§ Stated problem: The lines to reproduce run from the first one through the line containing "a foot plate.". Reproduce them exactly.

§ Raw data:
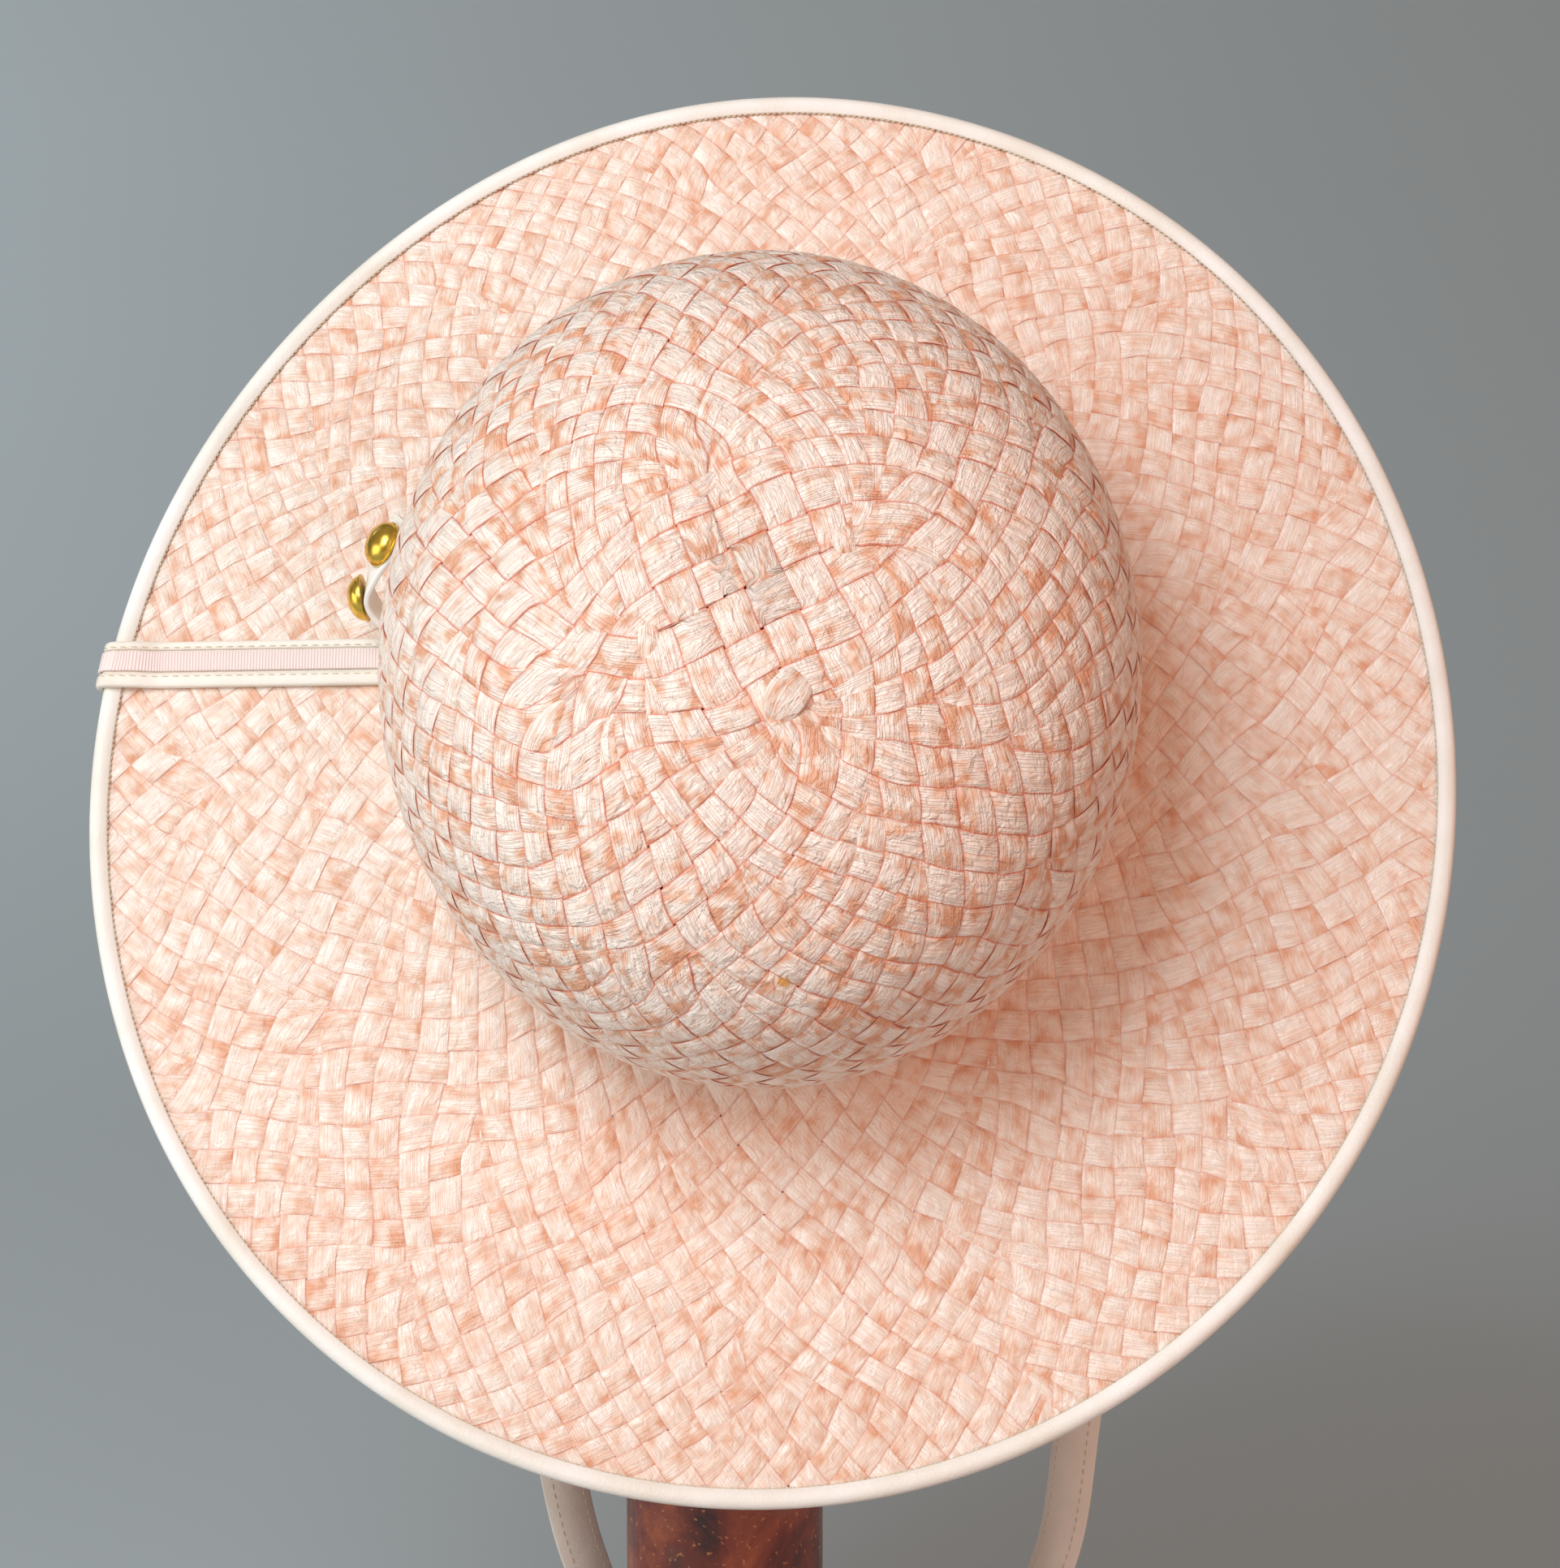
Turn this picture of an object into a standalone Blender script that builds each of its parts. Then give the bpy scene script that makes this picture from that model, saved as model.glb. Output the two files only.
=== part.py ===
"""A woven straw sun hat with a bound brim and a chin strap, hung on a round post with a foot plate.

All sizes are metres and +Z is up. The origin is at the middle of the foot plate's underside, on the
post's axis, and the hat's crown faces -Y. The hat has a frame of its own: x runs to its right, v runs
up the brim's plane and w runs out along the crown's axis, all from the middle of the head line.
"""
import math

import bmesh
import bpy
import numpy as np

# Where the hat hangs: its axis is lifted from the horizontal and turned a little to its right
HAT_CENTRE = (0.012, 0.0118, 0.325)
HAT_LIFT = math.radians(25.0)
HAT_TURN = math.radians(-2.75)

# Gap kept between pieces that touch, and half the stretch over which a slope is measured
GAP = 0.0003
SLOPE_STEP = 0.002

# Crown: half sizes at its widest, how much of them is left at the head line, and its dome
STRAW_THICKNESS = 0.0015
CROWN_HALF_WIDTH = 0.0938
CROWN_HALF_LENGTH = 0.1042
CROWN_HEIGHT = 0.110
CROWN_WIDEST_HEIGHT = 0.045
HEAD_LINE_SHARE = 0.90
DOME_POWER = 2.55
ROUND_STEPS = 64
CROWN_WALL_STEPS = 4
CROWN_DOME_STEPS = 10

# Brim: half sizes of its bound edge, which turns a little on the crown and reaches further in front
EDGE_HALF_WIDTH = 0.1753
EDGE_HALF_LENGTH = 0.1878
EDGE_TURN = math.radians(-8.7)
FRONT_REACH = 0.0145
BRIM_STEPS = 5
# Gentle waves of the brim: bends round the brim, height at the edge, and where the first crest stands
BRIM_WAVES = (
    # bends, height, crest
    (2, 0.0022, math.radians(70.0)),
    (5, 0.0012, math.radians(28.0)),
)

# Rolled binding round the brim's edge: it reaches past the straw and holds it in a slot
BINDING_REACH = 0.0025
BINDING_HALF_THICKNESS = 0.0020
BINDING_DEPTH = 0.0024
BINDING_LIP_DROP = 0.0004
BINDING_ROUND_STEPS = 4

# Strap of cream leather with raised edges and a ribbon in its channel
STRAP_UPPER_EDGE = 0.0024
STRAP_LOWER_EDGE = 0.0037
STRAP_CHANNEL = 0.0063
STRAP_WIDTH = STRAP_UPPER_EDGE + STRAP_CHANNEL + STRAP_LOWER_EDGE
STRAP_FLOOR = 0.0010
STRAP_EDGE_HEIGHT = 0.0019
RIBBON_THICKNESS = 0.0010
RIBBON_GAP = 0.0005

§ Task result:
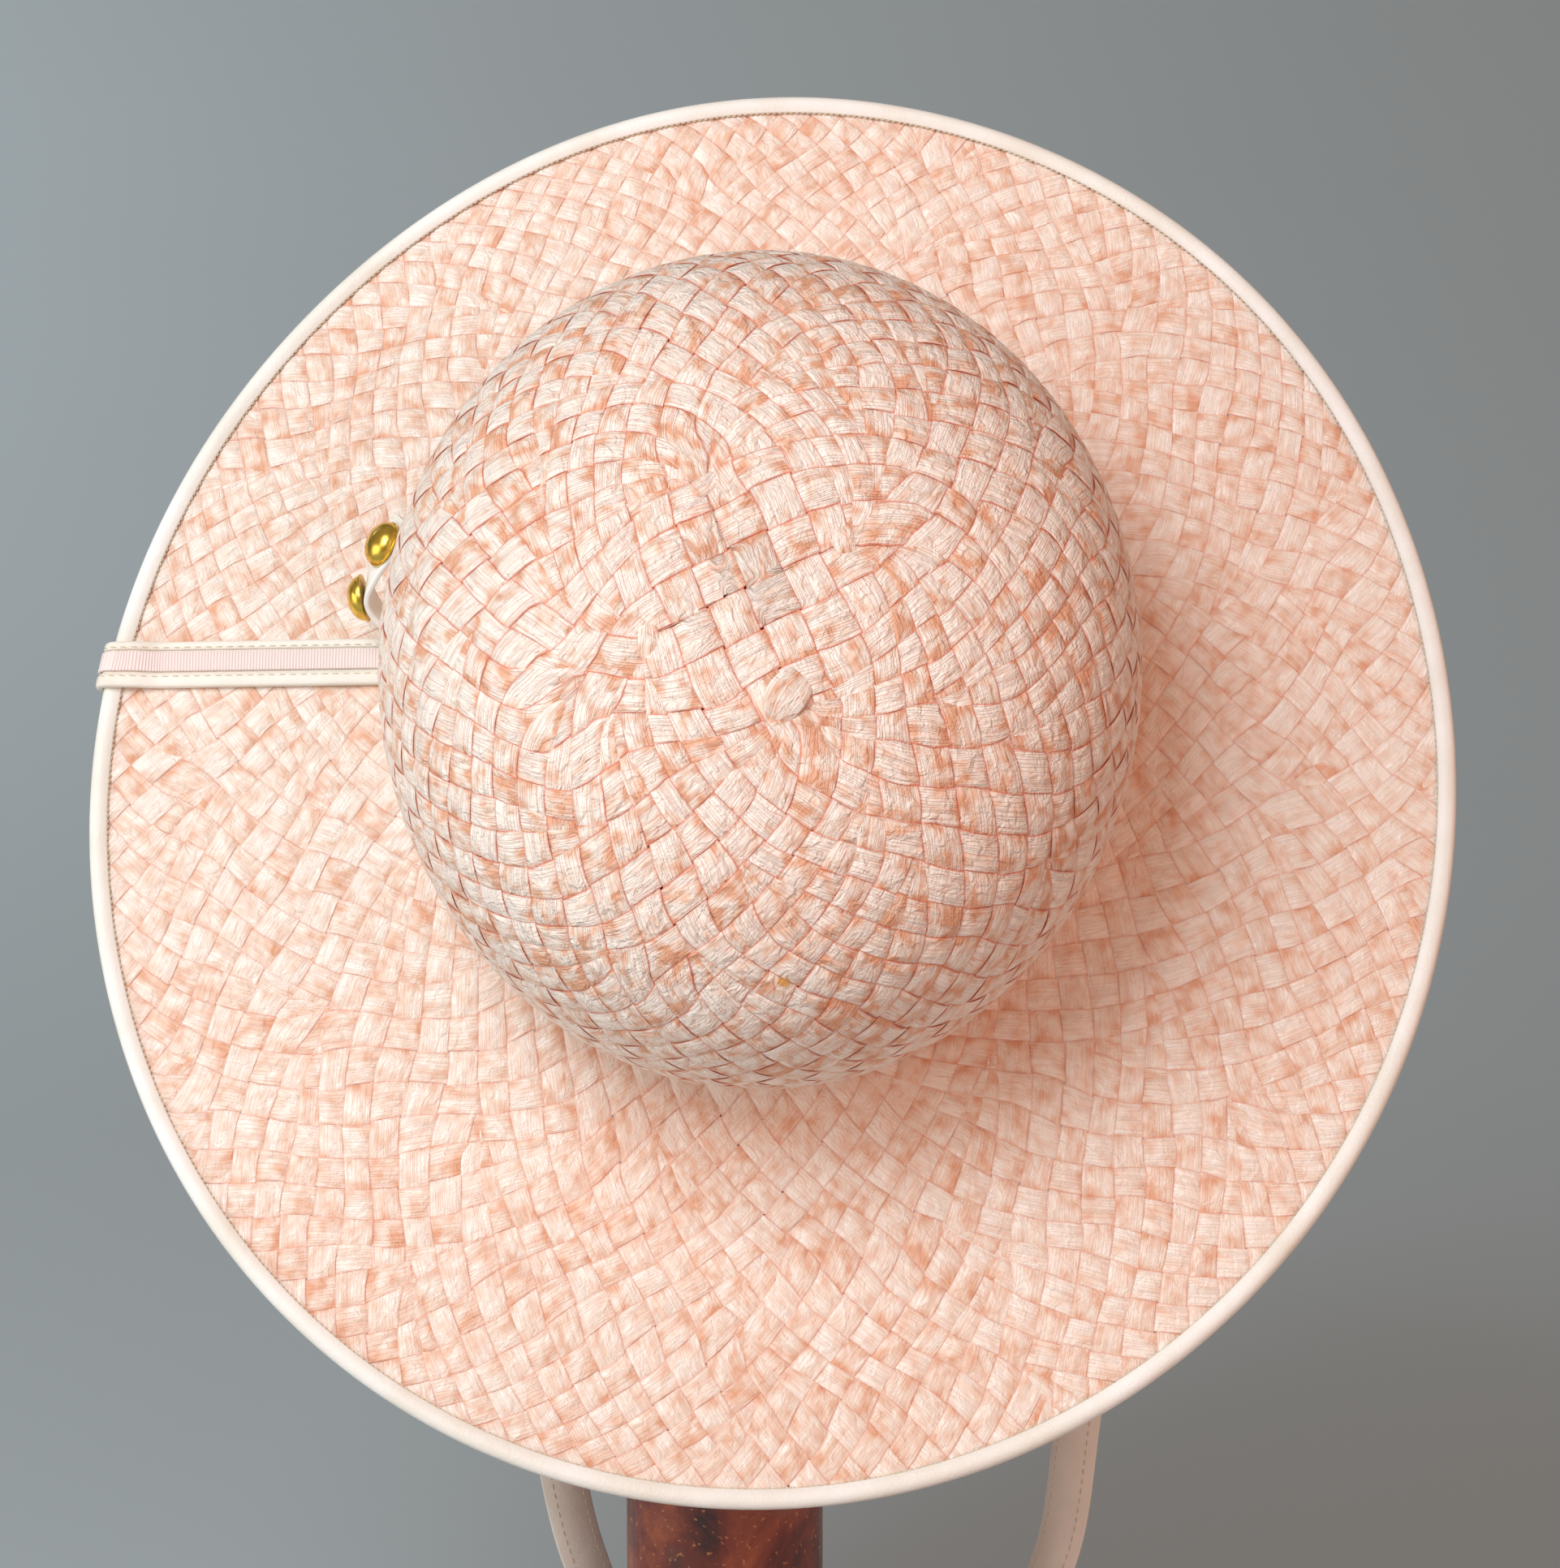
Turn this picture of an object into a standalone Blender script that builds each of its parts. Then give the bpy scene script that makes this picture from that model, saved as model.glb. Output the two files only.
=== part.py ===
"""A woven straw sun hat with a bound brim and a chin strap, hung on a round post with a foot plate.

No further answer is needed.